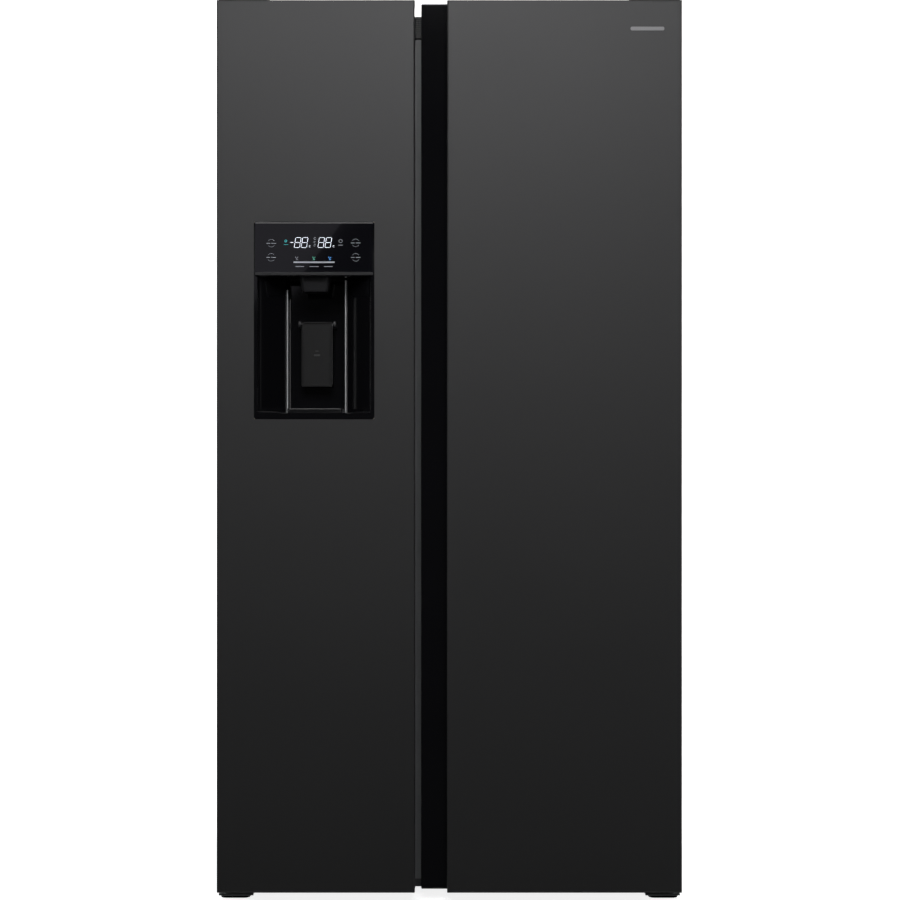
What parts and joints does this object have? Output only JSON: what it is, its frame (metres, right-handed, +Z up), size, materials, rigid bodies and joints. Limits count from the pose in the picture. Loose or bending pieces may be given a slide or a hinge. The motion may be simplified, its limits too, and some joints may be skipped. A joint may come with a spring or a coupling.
{
  "type": "side by side refrigerator",
  "caption": "Two-door side by side refrigerator with an ice and water dispenser in the freezer door and recessed vertical finger grips.",
  "frame": {"origin": "centre of the bounding box, on the floor", "axes": "+Z up; the doors face -Y; +X is to the right of someone who faces the doors"},
  "size_m": [0.911, 0.643, 1.786],
  "materials": {
    "side_panels": "dark graphite paint",
    "top_panel": "dark graphite paint",
    "back_panel": "galvanised sheet",
    "base_frame": "dark painted sheet",
    "cabinet_foam": "rigid insulation foam",
    "freezer_liner": "white inner liner",
    "fridge_liner": "white inner liner",
    "mullion_cover": "dark grey painted strip",
    "header_cover": "black plastic",
    "machine_cover": "black perforated sheet",
    "compressor": "black enamel",
    "condenser": "black enamel",
    "drain_pan": "black plastic",
    "fan_shroud": "black plastic",
    "condenser_fan": "dark grey plastic",
    "evaporator": "plain fins and tubes",
    "freezer_duct_cover": "light grey plastic",
    "evaporator_fan": "dark grey plastic",
    "fridge_duct_cover": "light grey plastic",
    "cabinet_lamps": "milky lamp cover",
    "ice_maker": "light grey plastic",
    "freezer_shelves": "clear tempered glass",
    "freezer_drawer_upper": "clear plastic",
    "freezer_drawer_lower": "clear plastic",
    "fridge_shelves": "clear tempered glass",
    "crisper_upper": "clear plastic",
    "crisper_lower": "clear plastic",
    "top_hinges": "zinc plated steel",
    "bottom_hinges": "black painted steel",
    "hinge_covers": "black plastic",
    "leveller_left": "black plastic",
    "leveller_right": "black plastic",
    "roller_left": "black plastic",
    "roller_right": "black plastic",
    "wall_spacers": "black plastic",
    "water_inlet": "plated brass",
    "cord_gland": "black plastic",
    "freezer_door_panel": "dark graphite satin metal",
    "freezer_door_foam": "rigid insulation foam",
    "freezer_door_liner": "white inner liner",
    "freezer_door_caps": "black plastic",
    "freezer_door_grip": "black gloss plastic",
    "freezer_door_gasket": "grey soft seal",
    "freezer_door_bins": "clear plastic",
    "dispenser_housing": "black gloss plastic",
    "dispenser_panel": "black gloss plastic",
    "dispenser_nozzle": "dark satin plastic",
    "dispenser_rails": "bright trim",
    "dispenser_paddle": "dark satin plastic",
    "drip_tray": "dark satin plastic",
    "ice_bucket": "clear plastic",
    "ice_auger": "plain metal",
    "fridge_door_panel": "dark graphite satin metal",
    "fridge_door_foam": "rigid insulation foam",
    "fridge_door_liner": "white inner liner",
    "fridge_door_caps": "black plastic",
    "fridge_door_grip": "black gloss plastic",
    "fridge_door_gasket": "grey soft seal",
    "fridge_door_bins": "clear plastic",
    "dairy_lid": "clear plastic"
  },
  "bodies": {
    "cabinet": {"side_panels": "side_panels", "top_panel": "top_panel", "back_panel": "back_panel", "base_frame": "base_frame", "cabinet_foam": "cabinet_foam", "freezer_liner": "freezer_liner", "fridge_liner": "fridge_liner", "mullion_cover": "mullion_cover", "header_cover": "header_cover", "machine_cover": "machine_cover", "compressor": "compressor", "condenser": "condenser", "drain_pan": "drain_pan", "fan_shroud": "fan_shroud", "evaporator": "evaporator", "freezer_duct_cover": "freezer_duct_cover", "fridge_duct_cover": "fridge_duct_cover", "cabinet_lamps": "cabinet_lamps", "ice_maker": "ice_maker", "freezer_shelves": "freezer_shelves", "fridge_shelves": "fridge_shelves", "top_hinges": "top_hinges", "bottom_hinges": "bottom_hinges", "hinge_covers": "hinge_covers", "wall_spacers": "wall_spacers", "water_inlet": "water_inlet", "cord_gland": "cord_gland"},
    "freezer_door": {"freezer_door_panel": "freezer_door_panel", "freezer_door_foam": "freezer_door_foam", "freezer_door_liner": "freezer_door_liner", "freezer_door_caps": "freezer_door_caps", "freezer_door_grip": "freezer_door_grip", "freezer_door_gasket": "freezer_door_gasket", "freezer_door_bins": "freezer_door_bins", "dispenser_housing": "dispenser_housing", "dispenser_panel": "dispenser_panel", "dispenser_nozzle": "dispenser_nozzle", "dispenser_rails": "dispenser_rails", "ice_bucket": "ice_bucket"},
    "fridge_door": {"fridge_door_panel": "fridge_door_panel", "fridge_door_foam": "fridge_door_foam", "fridge_door_liner": "fridge_door_liner", "fridge_door_caps": "fridge_door_caps", "fridge_door_grip": "fridge_door_grip", "fridge_door_gasket": "fridge_door_gasket", "fridge_door_bins": "fridge_door_bins"},
    "condenser_fan_body": {"condenser_fan": "condenser_fan"},
    "evaporator_fan_body": {"evaporator_fan": "evaporator_fan"},
    "freezer_drawer_upper_body": {"freezer_drawer_upper": "freezer_drawer_upper"},
    "freezer_drawer_lower_body": {"freezer_drawer_lower": "freezer_drawer_lower"},
    "crisper_upper_body": {"crisper_upper": "crisper_upper"},
    "crisper_lower_body": {"crisper_lower": "crisper_lower"},
    "leveller_left_body": {"leveller_left": "leveller_left"},
    "leveller_right_body": {"leveller_right": "leveller_right"},
    "roller_left_body": {"roller_left": "roller_left"},
    "roller_right_body": {"roller_right": "roller_right"},
    "dispenser_paddle_body": {"dispenser_paddle": "dispenser_paddle"},
    "drip_tray_body": {"drip_tray": "drip_tray"},
    "ice_auger_body": {"ice_auger": "ice_auger"},
    "dairy_lid_body": {"dairy_lid": "dairy_lid"}
  },
  "joints": [
    {"name": "freezer_door_swing", "type": "hinge", "parent": "cabinet", "child": "freezer_door", "pos_m": [-0.4375, -0.2915, 0.893], "axis": [0, 0, -1], "range_deg": [0, 120]},
    {"name": "fridge_door_swing", "type": "hinge", "parent": "cabinet", "child": "fridge_door", "pos_m": [0.4375, -0.2915, 0.893], "axis": [0, 0, 1], "range_deg": [0, 120]},
    {"name": "freezer_drawer_upper_slide", "type": "slide", "parent": "cabinet", "child": "freezer_drawer_upper_body", "axis": [0, -1, 0], "range_m": [0, 0.078]},
    {"name": "freezer_drawer_lower_slide", "type": "slide", "parent": "cabinet", "child": "freezer_drawer_lower_body", "axis": [0, -1, 0], "range_m": [0, 0.078]},
    {"name": "crisper_upper_slide", "type": "slide", "parent": "cabinet", "child": "crisper_upper_body", "axis": [0, -1, 0], "range_m": [0, 0.078]},
    {"name": "crisper_lower_slide", "type": "slide", "parent": "cabinet", "child": "crisper_lower_body", "axis": [0, -1, 0], "range_m": [0, 0.078]},
    {"name": "leveller_left_screw", "type": "slide", "parent": "cabinet", "child": "leveller_left_body", "axis": [0, 0, 1], "range_m": [-0.012, 0]},
    {"name": "leveller_right_screw", "type": "slide", "parent": "cabinet", "child": "leveller_right_body", "axis": [0, 0, 1], "range_m": [-0.012, 0]},
    {"name": "roller_left_turn", "type": "hinge", "parent": "cabinet", "child": "roller_left_body", "pos_m": [-0.4005, 0.2515, 0.025], "axis": [1, 0, 0], "continuous": true},
    {"name": "roller_right_turn", "type": "hinge", "parent": "cabinet", "child": "roller_right_body", "pos_m": [0.4005, 0.2515, 0.025], "axis": [1, 0, 0], "continuous": true},
    {"name": "condenser_fan_turn", "type": "hinge", "parent": "cabinet", "child": "condenser_fan_body", "pos_m": [-0.09, 0.2185, 0.135], "axis": [1, 0, 0], "continuous": true},
    {"name": "evaporator_fan_turn", "type": "hinge", "parent": "cabinet", "child": "evaporator_fan_body", "pos_m": [-0.254, 0.2105, 1.3385], "axis": [0, 1, 0], "continuous": true},
    {"name": "dispenser_paddle_push", "type": "hinge", "parent": "freezer_door", "child": "dispenser_paddle_body", "pos_m": [-0.2645, -0.2415, 1.141], "axis": [1, 0, 0], "range_deg": [0, 7], "stiffness_Nm_per_rad": 0.4, "springref_deg": -5.73},
    {"name": "drip_tray_slide", "type": "slide", "parent": "freezer_door", "child": "drip_tray_body", "axis": [0, -1, 0], "range_m": [0, 0.06]},
    {"name": "ice_auger_turn", "type": "hinge", "parent": "freezer_door", "child": "ice_auger_body", "pos_m": [-0.2645, -0.22, 1.411], "axis": [1, 0, 0], "continuous": true},
    {"name": "dairy_lid_lift", "type": "hinge", "parent": "fridge_door", "child": "dairy_lid_body", "pos_m": [0.19388, -0.1815, 1.64], "axis": [1, 0, 0], "range_deg": [0, 80]}
  ]
}
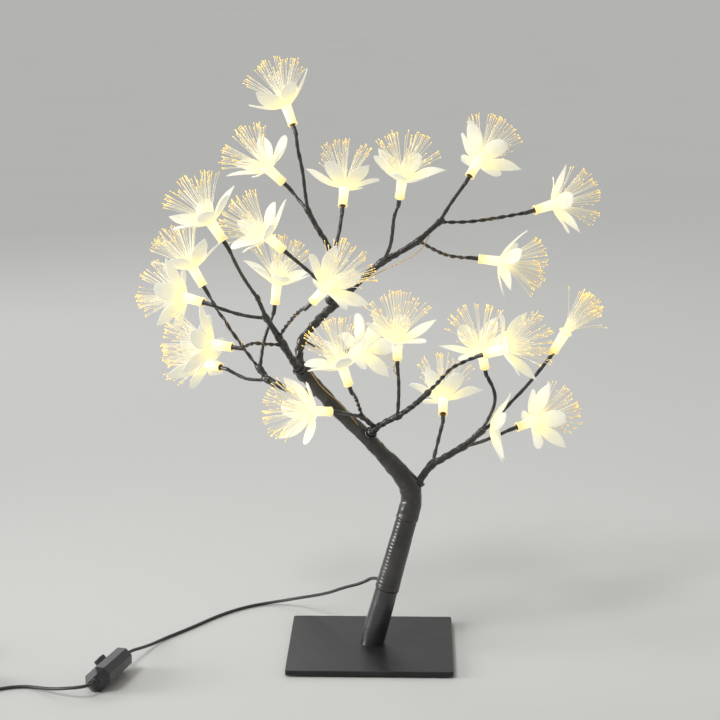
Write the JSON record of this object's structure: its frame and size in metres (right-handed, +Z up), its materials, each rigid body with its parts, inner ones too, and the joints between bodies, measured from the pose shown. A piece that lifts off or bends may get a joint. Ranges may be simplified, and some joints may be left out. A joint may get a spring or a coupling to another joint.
{
  "type": "fiber optic tree lamp",
  "caption": "Black bonsai-tree table lamp: leaning wrapped trunk, bendable boughs, glowing flowers with petals and fibre tufts, square base, cord with switch.",
  "frame": {"origin": "the middle of the base pad's underside, on the surface that the lamp stands on", "axes": "+Z up, +X to the right and +Y away from a viewer in front of the lamp; the trunk leans towards +X"},
  "size_m": [0.4789, 0.2274, 0.432],
  "materials": {
    "base_paint": "gloss",
    "base_foam": "matte",
    "steel": "satin",
    "foot_paint": "satin",
    "tube_paint": "satin",
    "lead_jacket": "gloss",
    "trunk_tape": "satin",
    "grommet_rubber": "matte",
    "bough_tape": "gloss",
    "clear_sleeve": "gloss",
    "led_lens": "gloss",
    "fibre": "gloss",
    "petal": "satin",
    "cord_jacket": "satin",
    "tie_plastic": "matte",
    "switch_plastic": "satin",
    "button_plastic": "gloss",
    "board": "satin",
    "relief_rubber": "matte",
    "plug_plastic": "satin",
    "plug_metal": "polished",
    "plug_core": "satin",
    "contact_gold": "polished"
  },
  "bodies": {
    "root": {"base_pad": "base_foam", "base_plate": "base_paint", "coil_tie": "tie_plastic", "cord_coil": "cord_jacket", "cord_grommet": "grommet_rubber", "cord_to_coil": "cord_jacket", "cord_to_plug": "cord_jacket", "cord_to_switch": "cord_jacket", "foot_screw": "steel", "lead_harness": "lead_jacket", "plug_body": "plug_plastic", "plug_contacts": "contact_gold", "plug_shell": "plug_metal", "plug_tongue": "plug_core", "switch_board": "board", "switch_bottom_shell": "switch_plastic", "switch_screws": "steel", "switch_spring": "steel", "switch_strain_reliefs": "relief_rubber", "switch_top_shell": "switch_plastic", "trunk_armature": "steel", "trunk_foot": "foot_paint", "trunk_tube": "tube_paint", "trunk_wrap": "trunk_tape"},
    "left_bough": {"left_stems": "bough_tape", "left_sleeves": "clear_sleeve", "left_leds": "led_lens", "left_fibres": "fibre", "left_petals": "petal"},
    "rear_left_bough": {"rear_left_stems": "bough_tape", "rear_left_sleeves": "clear_sleeve", "rear_left_leds": "led_lens", "rear_left_fibres": "fibre", "rear_left_petals": "petal"},
    "centre_bough": {"centre_stems": "bough_tape", "centre_sleeves": "clear_sleeve", "centre_leds": "led_lens", "centre_fibres": "fibre", "centre_petals": "petal"},
    "front_bough": {"front_stems": "bough_tape", "front_sleeves": "clear_sleeve", "front_leds": "led_lens", "front_fibres": "fibre", "front_petals": "petal"},
    "right_bough": {"right_stems": "bough_tape", "right_sleeves": "clear_sleeve", "right_leds": "led_lens", "right_fibres": "fibre", "right_petals": "petal", "slipped_petals": "petal"},
    "crown_bough": {"crown_stems": "bough_tape", "crown_sleeves": "clear_sleeve", "crown_leds": "led_lens", "crown_fibres": "fibre", "crown_petals": "petal"},
    "switch_button": {"switch_button": "button_plastic"}
  },
  "joints": [
    {"name": "left_bough_bend", "type": "hinge", "parent": "root", "child": "left_bough", "pos_m": [-0.052, -0.004, 0.212], "axis": [0, 1, 0], "range_deg": [-12, 12]},
    {"name": "rear_left_bough_bend", "type": "hinge", "parent": "root", "child": "rear_left_bough", "pos_m": [-0.044, 0.007, 0.193], "axis": [0, 1, 0], "range_deg": [-12, 12]},
    {"name": "centre_bough_bend", "type": "hinge", "parent": "root", "child": "centre_bough", "pos_m": [-0.051, 0.006, 0.214], "axis": [0, 1, 0], "range_deg": [-12, 12]},
    {"name": "front_bough_bend", "type": "hinge", "parent": "root", "child": "front_bough", "pos_m": [0, -0.006, 0.166], "axis": [0, 1, 0], "range_deg": [-12, 12]},
    {"name": "right_bough_bend", "type": "hinge", "parent": "root", "child": "right_bough", "pos_m": [0.035, 0.002, 0.128], "axis": [0, 1, 0], "range_deg": [-8, 12]},
    {"name": "crown_bough_bend", "type": "hinge", "parent": "centre_bough", "child": "crown_bough", "pos_m": [-0.029, 0.005, 0.261], "axis": [0, 1, 0], "range_deg": [-12, 12]},
    {"name": "button_press", "type": "slide", "parent": "root", "child": "switch_button", "axis": [0.6847, -0.1765, -0.7071], "range_m": [0, 0.0015], "stiffness_N_per_m": 400, "springref_m": -0.001}
  ]
}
________________________________________
## Task
In the listing above, find each line with the word "that" and copy it.

## Result below
Write the JSON record of this object's structure: its frame and size in metres (right-handed, +Z up), its materials, each rigid body with its parts, inner ones too, and the joints between bodies, measured from the pose shown. A piece that lifts off or bends may get a joint. Ranges may be simplified, and some joints may be left out. A joint may get a spring or a coupling to another joint.
  "frame": {"origin": "the middle of the base pad's underside, on the surface that the lamp stands on", "axes": "+Z up, +X to the right and +Y away from a viewer in front of the lamp; the trunk leans towards +X"},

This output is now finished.